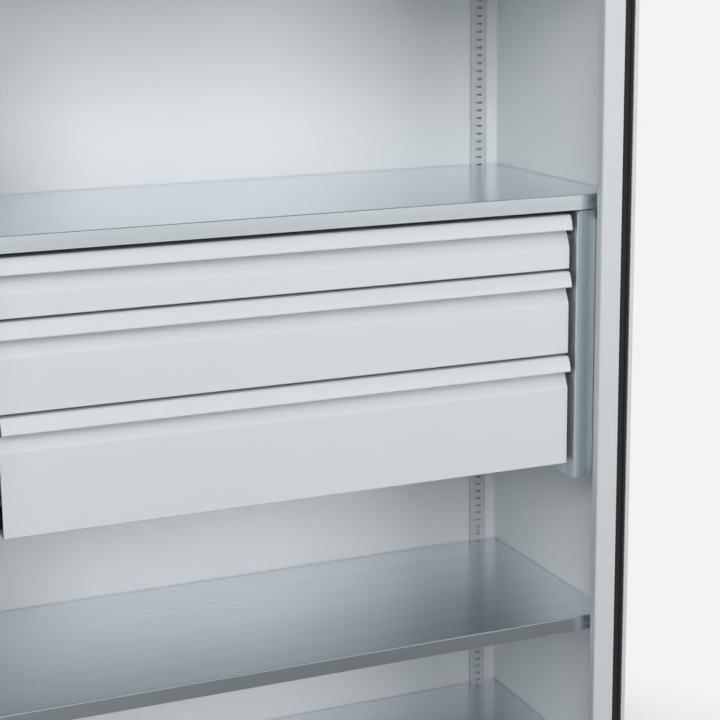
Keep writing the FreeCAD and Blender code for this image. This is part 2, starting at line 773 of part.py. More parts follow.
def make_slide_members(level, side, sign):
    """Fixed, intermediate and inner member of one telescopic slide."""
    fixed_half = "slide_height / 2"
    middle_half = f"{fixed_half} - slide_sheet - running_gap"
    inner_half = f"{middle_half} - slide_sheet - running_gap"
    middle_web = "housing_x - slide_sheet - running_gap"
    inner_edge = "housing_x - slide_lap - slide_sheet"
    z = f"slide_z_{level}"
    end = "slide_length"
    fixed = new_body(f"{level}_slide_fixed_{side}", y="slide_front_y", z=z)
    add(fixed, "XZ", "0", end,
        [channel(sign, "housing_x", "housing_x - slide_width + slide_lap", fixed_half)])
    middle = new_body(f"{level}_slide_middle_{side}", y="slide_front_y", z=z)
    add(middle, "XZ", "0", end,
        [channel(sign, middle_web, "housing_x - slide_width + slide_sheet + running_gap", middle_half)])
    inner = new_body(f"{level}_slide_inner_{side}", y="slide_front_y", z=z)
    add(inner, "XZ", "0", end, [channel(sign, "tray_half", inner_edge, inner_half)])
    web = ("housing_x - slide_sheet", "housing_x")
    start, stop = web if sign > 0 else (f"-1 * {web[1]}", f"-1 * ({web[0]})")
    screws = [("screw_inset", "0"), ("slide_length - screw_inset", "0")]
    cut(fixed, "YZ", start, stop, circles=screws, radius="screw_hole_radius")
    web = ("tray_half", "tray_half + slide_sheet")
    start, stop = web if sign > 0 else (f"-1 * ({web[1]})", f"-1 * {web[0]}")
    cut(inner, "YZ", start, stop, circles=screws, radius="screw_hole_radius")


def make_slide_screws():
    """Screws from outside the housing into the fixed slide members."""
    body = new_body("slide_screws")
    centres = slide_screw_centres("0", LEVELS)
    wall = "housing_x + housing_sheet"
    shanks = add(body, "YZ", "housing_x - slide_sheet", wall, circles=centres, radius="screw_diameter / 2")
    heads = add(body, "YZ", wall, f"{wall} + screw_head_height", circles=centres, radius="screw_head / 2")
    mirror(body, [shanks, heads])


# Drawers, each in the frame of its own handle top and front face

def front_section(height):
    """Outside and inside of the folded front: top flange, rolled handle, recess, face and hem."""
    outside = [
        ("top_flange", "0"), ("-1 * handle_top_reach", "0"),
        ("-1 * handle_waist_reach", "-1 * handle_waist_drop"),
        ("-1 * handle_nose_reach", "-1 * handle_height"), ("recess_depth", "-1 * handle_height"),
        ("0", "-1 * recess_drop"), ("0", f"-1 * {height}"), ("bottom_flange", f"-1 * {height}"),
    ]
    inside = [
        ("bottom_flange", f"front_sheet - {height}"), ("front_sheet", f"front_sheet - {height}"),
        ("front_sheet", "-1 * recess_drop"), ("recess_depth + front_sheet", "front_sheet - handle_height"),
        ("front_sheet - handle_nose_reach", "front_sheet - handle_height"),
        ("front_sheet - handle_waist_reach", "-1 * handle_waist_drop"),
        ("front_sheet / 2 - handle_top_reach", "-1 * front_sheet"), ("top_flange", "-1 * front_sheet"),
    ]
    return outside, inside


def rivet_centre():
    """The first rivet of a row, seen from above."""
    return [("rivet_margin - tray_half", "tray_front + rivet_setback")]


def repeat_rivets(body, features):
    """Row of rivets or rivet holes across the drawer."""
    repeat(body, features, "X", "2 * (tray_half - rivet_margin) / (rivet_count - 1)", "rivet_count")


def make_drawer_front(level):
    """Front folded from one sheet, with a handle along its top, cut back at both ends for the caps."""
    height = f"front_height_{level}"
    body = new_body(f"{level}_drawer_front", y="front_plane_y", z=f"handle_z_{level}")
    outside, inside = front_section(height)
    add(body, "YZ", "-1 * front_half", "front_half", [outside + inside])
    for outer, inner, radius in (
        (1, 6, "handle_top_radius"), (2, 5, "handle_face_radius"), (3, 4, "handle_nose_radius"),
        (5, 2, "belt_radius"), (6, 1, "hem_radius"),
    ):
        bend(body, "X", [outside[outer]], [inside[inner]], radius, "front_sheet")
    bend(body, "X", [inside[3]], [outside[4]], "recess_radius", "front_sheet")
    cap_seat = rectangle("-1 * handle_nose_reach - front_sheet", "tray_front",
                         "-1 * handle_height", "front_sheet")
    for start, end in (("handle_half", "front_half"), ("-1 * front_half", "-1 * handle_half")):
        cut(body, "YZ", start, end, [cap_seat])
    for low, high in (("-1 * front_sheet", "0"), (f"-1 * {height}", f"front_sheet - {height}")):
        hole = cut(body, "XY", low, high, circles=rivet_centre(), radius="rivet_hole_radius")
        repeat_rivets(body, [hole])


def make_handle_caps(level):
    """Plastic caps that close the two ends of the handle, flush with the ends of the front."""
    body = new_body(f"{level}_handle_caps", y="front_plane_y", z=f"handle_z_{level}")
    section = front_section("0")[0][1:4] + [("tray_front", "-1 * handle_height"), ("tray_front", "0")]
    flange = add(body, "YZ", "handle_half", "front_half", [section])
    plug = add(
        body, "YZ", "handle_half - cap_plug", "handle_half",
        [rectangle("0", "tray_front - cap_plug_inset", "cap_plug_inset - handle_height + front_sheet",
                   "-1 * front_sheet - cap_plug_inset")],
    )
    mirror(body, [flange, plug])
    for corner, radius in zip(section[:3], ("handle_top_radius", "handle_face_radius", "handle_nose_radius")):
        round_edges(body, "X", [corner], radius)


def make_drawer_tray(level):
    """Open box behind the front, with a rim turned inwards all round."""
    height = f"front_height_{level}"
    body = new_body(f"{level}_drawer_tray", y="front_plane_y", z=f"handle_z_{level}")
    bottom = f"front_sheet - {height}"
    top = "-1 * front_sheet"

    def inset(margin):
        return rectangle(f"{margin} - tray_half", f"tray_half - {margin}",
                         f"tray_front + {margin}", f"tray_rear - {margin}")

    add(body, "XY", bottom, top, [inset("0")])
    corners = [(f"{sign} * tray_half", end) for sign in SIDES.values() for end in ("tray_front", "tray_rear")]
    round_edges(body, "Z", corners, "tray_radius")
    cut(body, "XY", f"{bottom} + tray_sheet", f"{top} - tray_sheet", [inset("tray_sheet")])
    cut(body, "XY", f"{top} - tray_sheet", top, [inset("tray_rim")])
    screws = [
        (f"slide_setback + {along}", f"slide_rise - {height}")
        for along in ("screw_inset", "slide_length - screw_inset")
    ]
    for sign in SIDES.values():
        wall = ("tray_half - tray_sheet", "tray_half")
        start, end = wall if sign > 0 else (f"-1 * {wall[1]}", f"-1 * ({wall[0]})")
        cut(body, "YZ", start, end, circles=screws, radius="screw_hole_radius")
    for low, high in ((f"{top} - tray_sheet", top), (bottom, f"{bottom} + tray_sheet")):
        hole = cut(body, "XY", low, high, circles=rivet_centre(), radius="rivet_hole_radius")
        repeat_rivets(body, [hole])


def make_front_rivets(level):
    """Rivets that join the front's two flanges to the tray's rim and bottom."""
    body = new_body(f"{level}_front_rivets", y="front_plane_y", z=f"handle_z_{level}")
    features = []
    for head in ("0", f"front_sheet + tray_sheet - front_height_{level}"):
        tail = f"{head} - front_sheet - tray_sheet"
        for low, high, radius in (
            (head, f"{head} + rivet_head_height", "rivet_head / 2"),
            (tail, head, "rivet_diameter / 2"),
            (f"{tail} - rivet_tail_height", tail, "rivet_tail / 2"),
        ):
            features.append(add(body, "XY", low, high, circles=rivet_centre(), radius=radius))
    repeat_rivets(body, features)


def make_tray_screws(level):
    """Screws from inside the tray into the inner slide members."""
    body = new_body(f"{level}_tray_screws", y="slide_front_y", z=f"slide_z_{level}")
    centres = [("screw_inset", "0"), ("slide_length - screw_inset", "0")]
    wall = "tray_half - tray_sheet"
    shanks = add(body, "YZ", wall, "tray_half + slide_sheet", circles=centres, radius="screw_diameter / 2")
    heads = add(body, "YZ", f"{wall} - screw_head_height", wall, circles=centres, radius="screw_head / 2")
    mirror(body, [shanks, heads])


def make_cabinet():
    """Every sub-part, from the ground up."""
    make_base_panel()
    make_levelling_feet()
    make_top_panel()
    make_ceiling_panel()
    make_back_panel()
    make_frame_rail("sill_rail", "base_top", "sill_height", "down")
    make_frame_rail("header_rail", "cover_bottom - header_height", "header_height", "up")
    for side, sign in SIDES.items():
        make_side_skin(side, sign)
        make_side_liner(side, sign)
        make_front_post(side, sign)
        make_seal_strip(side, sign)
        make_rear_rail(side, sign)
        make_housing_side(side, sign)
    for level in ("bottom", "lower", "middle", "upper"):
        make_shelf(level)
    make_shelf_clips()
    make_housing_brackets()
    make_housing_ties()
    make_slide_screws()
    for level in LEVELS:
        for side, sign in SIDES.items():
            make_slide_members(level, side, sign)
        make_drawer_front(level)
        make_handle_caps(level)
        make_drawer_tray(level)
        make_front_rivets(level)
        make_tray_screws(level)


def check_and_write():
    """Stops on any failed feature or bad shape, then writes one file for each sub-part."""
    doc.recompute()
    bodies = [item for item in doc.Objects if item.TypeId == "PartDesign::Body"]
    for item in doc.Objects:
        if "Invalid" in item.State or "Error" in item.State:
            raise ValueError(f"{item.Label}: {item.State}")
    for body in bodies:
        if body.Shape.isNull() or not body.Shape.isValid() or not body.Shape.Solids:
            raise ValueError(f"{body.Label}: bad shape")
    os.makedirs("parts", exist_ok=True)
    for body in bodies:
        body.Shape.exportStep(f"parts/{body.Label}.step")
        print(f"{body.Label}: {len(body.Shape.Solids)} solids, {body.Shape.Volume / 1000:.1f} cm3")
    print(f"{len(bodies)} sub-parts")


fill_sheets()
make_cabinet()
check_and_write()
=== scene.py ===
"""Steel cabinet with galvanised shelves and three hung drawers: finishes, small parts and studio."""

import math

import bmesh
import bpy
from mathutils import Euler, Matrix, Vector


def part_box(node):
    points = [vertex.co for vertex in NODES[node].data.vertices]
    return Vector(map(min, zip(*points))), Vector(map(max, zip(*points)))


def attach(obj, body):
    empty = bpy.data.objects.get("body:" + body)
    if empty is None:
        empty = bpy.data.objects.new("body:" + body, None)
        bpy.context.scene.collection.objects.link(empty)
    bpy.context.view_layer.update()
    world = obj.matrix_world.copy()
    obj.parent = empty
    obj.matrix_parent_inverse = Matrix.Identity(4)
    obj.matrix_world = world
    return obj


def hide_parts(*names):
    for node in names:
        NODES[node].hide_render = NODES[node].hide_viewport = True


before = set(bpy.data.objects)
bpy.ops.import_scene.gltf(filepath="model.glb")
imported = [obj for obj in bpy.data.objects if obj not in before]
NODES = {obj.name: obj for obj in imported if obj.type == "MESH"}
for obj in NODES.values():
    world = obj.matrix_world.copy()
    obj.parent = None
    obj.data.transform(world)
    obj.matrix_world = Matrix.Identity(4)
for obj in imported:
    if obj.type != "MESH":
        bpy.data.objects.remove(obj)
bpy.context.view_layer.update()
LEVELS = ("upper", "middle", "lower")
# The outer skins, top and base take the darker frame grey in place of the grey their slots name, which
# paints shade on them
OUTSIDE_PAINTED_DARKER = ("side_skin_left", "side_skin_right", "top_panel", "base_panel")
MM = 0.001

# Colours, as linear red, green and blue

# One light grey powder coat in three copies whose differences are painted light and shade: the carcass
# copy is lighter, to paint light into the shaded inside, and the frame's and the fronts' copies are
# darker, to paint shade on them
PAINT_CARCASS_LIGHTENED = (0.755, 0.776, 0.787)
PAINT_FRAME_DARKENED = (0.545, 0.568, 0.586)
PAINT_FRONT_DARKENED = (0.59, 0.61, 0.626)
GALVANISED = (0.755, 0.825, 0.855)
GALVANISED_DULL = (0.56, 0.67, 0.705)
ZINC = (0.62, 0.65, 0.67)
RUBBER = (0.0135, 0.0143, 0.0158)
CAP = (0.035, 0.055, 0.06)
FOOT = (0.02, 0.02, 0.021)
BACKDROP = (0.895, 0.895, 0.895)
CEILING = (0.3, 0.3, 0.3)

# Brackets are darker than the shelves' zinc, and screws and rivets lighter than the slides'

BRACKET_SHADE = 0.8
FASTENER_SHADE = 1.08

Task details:
Write out, exactly as they stand, the lines from the one containing "imported = [obj" through the one containing "# Colours, as linear red, green and blue", both ends included.

Response to this task:
imported = [obj for obj in bpy.data.objects if obj not in before]
NODES = {obj.name: obj for obj in imported if obj.type == "MESH"}
for obj in NODES.values():
    world = obj.matrix_world.copy()
    obj.parent = None
    obj.data.transform(world)
    obj.matrix_world = Matrix.Identity(4)
for obj in imported:
    if obj.type != "MESH":
        bpy.data.objects.remove(obj)
bpy.context.view_layer.update()
LEVELS = ("upper", "middle", "lower")
# The outer skins, top and base take the darker frame grey in place of the grey their slots name, which
# paints shade on them
OUTSIDE_PAINTED_DARKER = ("side_skin_left", "side_skin_right", "top_panel", "base_panel")
MM = 0.001

# Colours, as linear red, green and blue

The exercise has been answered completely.